Na escrita, a palavra precisa, que apreende o sentido mais puro do que quero dizer, sempre me escapa. É preciso contornar, criar comparações, dizer do que sinto, mais do que daquilo que vejo. Será que há diferença? Percebo agora, escrevendo essa frase, que não existe separação entre o que sinto e o que vejo. Como a distância do barco, a poesia não vem de métricas exatas. Não a minha. É bom me libertar do supérfluo. Melhor ainda aceitar a importância da beleza. Ainda bem que existe o Japão em um mundo em que a praticidade se sobrepõe ao detalhe que traz sorrisos tímidos frente à inutilidade daquilo que faz tudo mais bonito.


Beleza não é supérfluo.


V


Ontem entrei no mar do Japão. Um batismo que desejei, mas que não imaginei que aconteceria. Hoje estamos nas montanhas que, aqui, recebem o honorífico san. Começo a entender as muitas reverências que os japoneses trocam entre si e com seus visitantes a cada vez que se cruzam. Uma forma de demonstrar ao outro a honra e a sorte que representa cada encontro.

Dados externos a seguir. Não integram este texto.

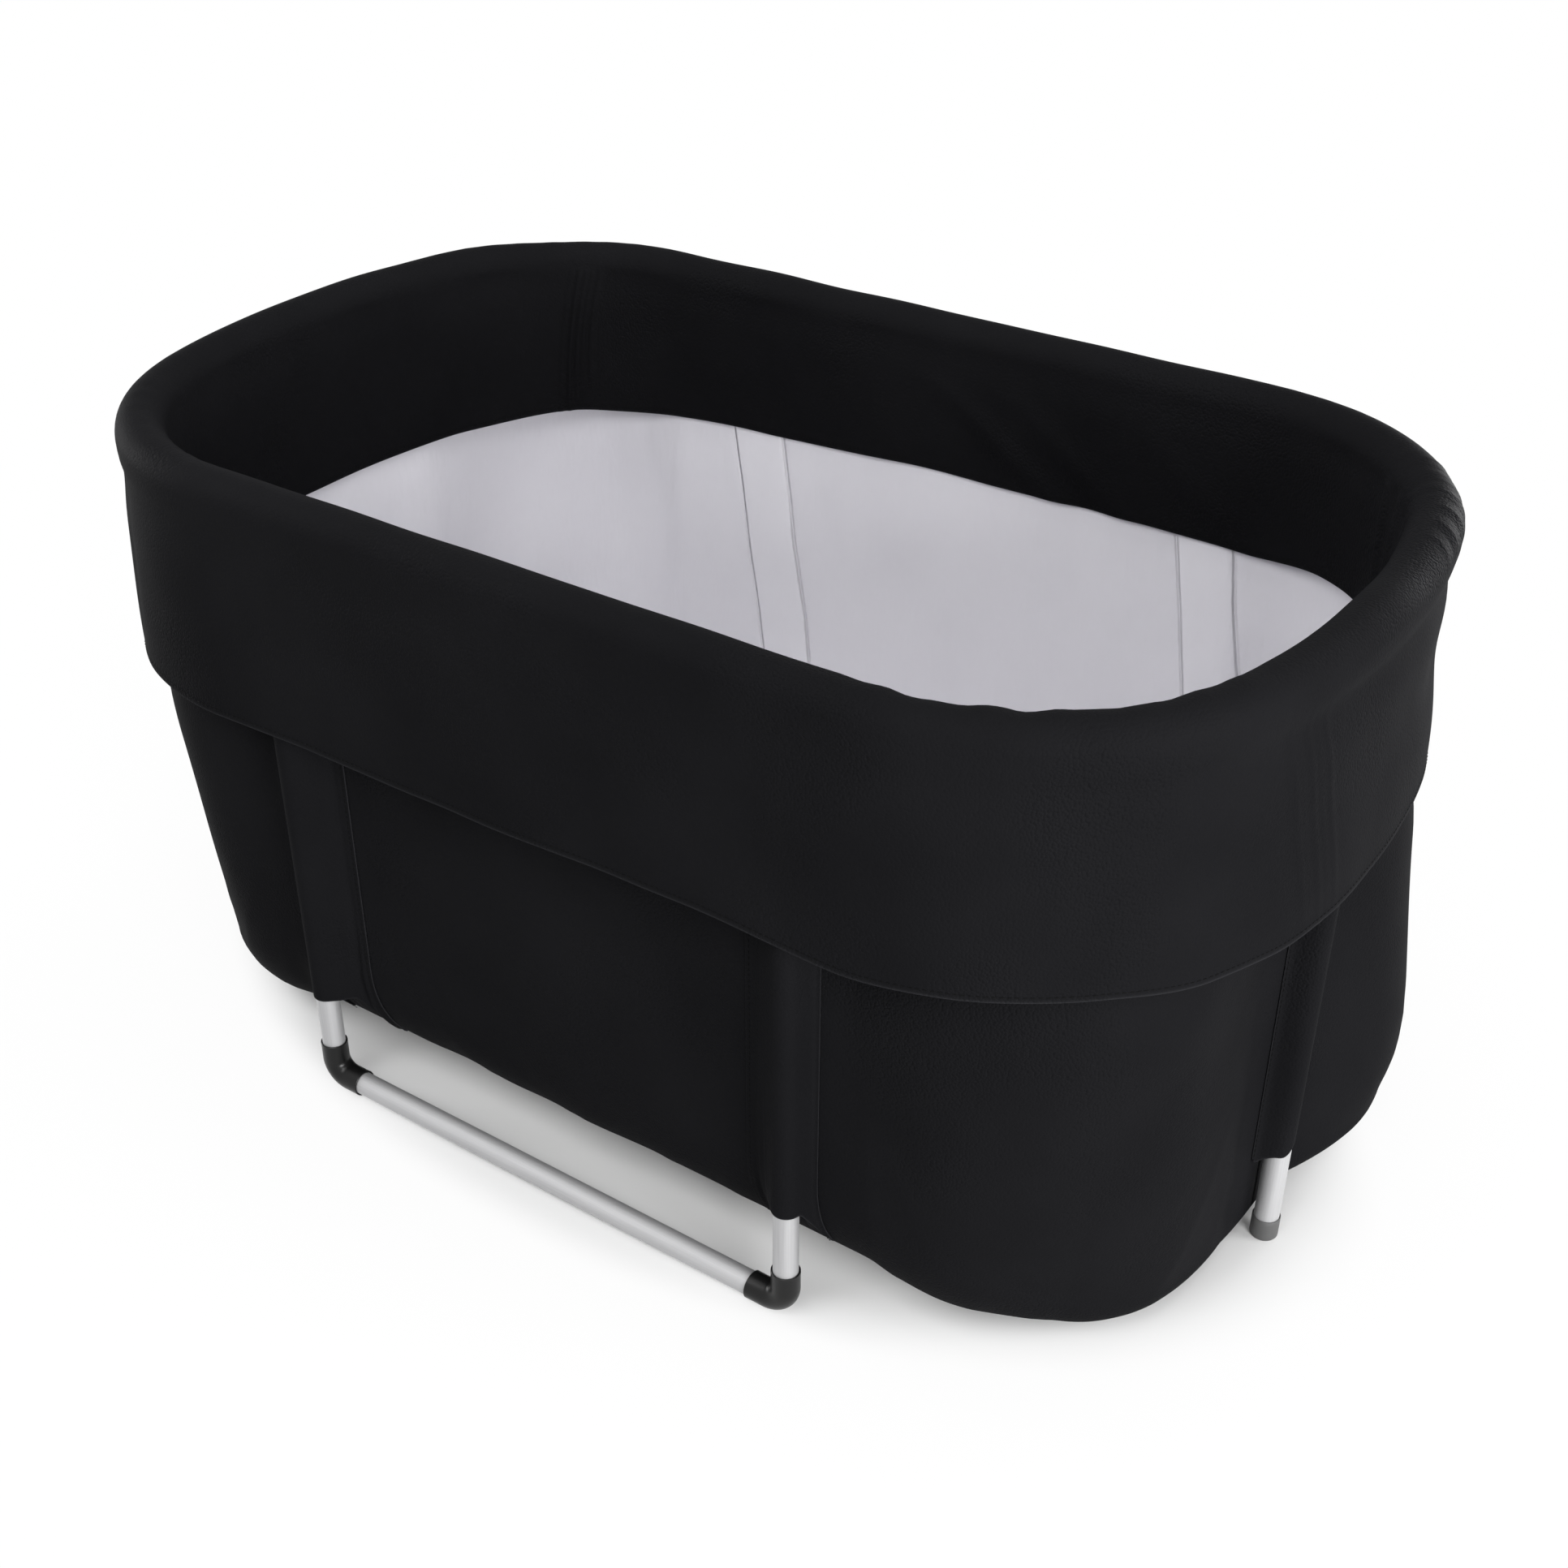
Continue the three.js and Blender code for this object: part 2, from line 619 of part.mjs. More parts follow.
const sleeve_top = tee_bottom - sleeve_top_gap;
const wide_left = [sleeve_wide_wing, sleeve_narrow_wing];
const wide_right = [sleeve_narrow_wing, sleeve_wide_wing];
const wings = {
  front_left: wide_right,
  front_right: wide_left,
  right_end: [sleeve_end_wing, sleeve_end_wing],
  back_right: wide_right,
  back_left: wide_left,
  left_end: [sleeve_end_wing, sleeve_end_wing],
};
for (const [leg, place] of Object.entries(leg_places)) {
  const spot = hoopPlace(place);
  const strip = upright(sleeveShape(...wings[leg]), sleeve_mouth_height, sleeve_top);
  const sleeve = addPart(`leg_sleeve_${leg}`, strip, black_fabric);
  sleeve.position.set(spot.x, spot.y, 0);
  sleeve.rotation.z = Math.atan2(-spot.nx, spot.ny);
}

// Drain: a flanged shank through the layers, a washer and nut outside, and a push-on cap
function turned(profile, sides) {
  return new THREE.LatheGeometry([...profile, profile[0]], sides).rotateZ(-Math.PI / 2);
}

const at = (radius, along) => new THREE.Vector2(radius, along);
const flange_profile = [
  at(shank_bore_radius, flange_face - flange_thickness),
  at(flange_radius, flange_face - flange_thickness),
  at(flange_radius, flange_face),
  at(shank_radius, flange_face),
  at(shank_radius, shank_out),
  at(shank_bore_radius, shank_out),
];
addPart('drain_flange', turned(flange_profile, socket_sides), black_plastic, drain);

const washer_face = -bag_pull_in + layer_gap;
const washer_shape = ringShape(washer_radius, socket_sides, hole_radius);
const washer = drainPiece(washer_shape, washer_face, washer_face + washer_thickness);
addPart('drain_washer', washer, grey_rubber, drain);

const nut_face = washer_face + washer_thickness + layer_gap;
const nut_shape = ringShape(nut_corner_radius, nut_sides, hole_radius, socket_sides);
const nut = drainPiece(nut_shape, nut_face, nut_face + nut_thickness);
addPart('drain_nut', nut, black_plastic, drain);

const cap_low = nut_face + nut_thickness + cap_nut_gap;
const cap_inside = shank_out + layer_gap;
const cap_shape = ringShape(cap_radius, socket_sides);
const cap_bore = drainPiece(ringShape(hole_radius, socket_sides), cap_low - cut_overrun, cap_inside);
const cap_blank = drainPiece(cap_shape, cap_low, cap_inside + cap_end);
addPart('drain_cap', geometryOf(solid(cap_blank).subtract(solid(cap_bore))), black_plastic, drain);

export default tub;
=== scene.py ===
# %% [markdown]
# # An oval ice bath, dressed over its CAD frame
# The tub is a padded hoop of aluminium tube on six legs. A soft bag of black coated
# fabric hangs in the hoop, with a thin foam and a light grey liner inside it. The CAD
# model gives every piece its size and place, and this lesson gives each its real look:
# first the camera and the light, then the finishes, then the pieces from the rim down.

# %% Load the fixed frame
import math

import bmesh
import bpy
import numpy as np
from mathutils import Matrix, Vector


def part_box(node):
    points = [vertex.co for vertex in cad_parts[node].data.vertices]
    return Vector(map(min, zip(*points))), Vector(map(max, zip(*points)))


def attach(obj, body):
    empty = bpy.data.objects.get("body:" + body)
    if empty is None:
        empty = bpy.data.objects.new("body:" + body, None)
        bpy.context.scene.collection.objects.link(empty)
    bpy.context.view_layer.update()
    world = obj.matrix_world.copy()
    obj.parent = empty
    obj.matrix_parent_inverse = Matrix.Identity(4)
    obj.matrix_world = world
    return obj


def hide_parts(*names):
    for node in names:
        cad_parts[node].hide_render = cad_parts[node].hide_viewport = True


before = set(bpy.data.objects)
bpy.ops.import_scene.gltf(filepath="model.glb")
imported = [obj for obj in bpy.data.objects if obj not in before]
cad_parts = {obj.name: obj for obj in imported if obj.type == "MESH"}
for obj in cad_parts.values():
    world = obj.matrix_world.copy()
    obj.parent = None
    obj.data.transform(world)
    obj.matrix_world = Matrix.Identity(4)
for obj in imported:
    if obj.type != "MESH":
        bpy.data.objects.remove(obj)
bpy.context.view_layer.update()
TOP = "tub_top"

# %% [markdown]
# ## The camera
# A product picture like this is taken from about 2.4 m, above and to the front right.
# The lens is a little longer than normal, so the far end hardly shrinks, and a small
# shift moves the picture in its frame without turning the camera.

# %% Set up the camera
CAMERA_PLACE = Vector((1.1270, -1.5560, 1.4870))
CAMERA_AZIMUTH = math.radians(37.10)
CAMERA_ELEVATION = math.radians(35.12)
CAMERA_ROLL = math.radians(-0.97)
CAMERA_LENS = 48.57
CAMERA_FILM = 36
CAMERA_SHIFT = (0.0407, 0.0826)
CAMERA_REACH = 60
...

Uma forma de ser presente.


VI


Para terminar, deixo o parágrafo inicial do conto Los nombres, da Alejandra Kamiya, do livro Los árboles caídos también son el bosque, que acabei há semanas, mas segue reverberando:


Hay muchas cosas que no tienen nombre. Ciertos momentos del día, como aquel rojizo entre la tarde plena de luz y la noche, ciertos gestos, ciertos ritmos, algunas partes del cuerpo, algunos colores como verdes que no son ni agua ni musgo.


Até breve!

Anna


📚Finalmente li Nem sinal de asas, da Marcela Dantés, com quem tenho tido ótimas aulas na pós em escrita criativa. O livro conta a história de Anja, uma personagem complexa, que Marcela criou depois de ler uma notícia sobre uma mulher que morreu em seu apartamento e cujo corpo só foi encontrado depois de anos. É um livro muito sensível.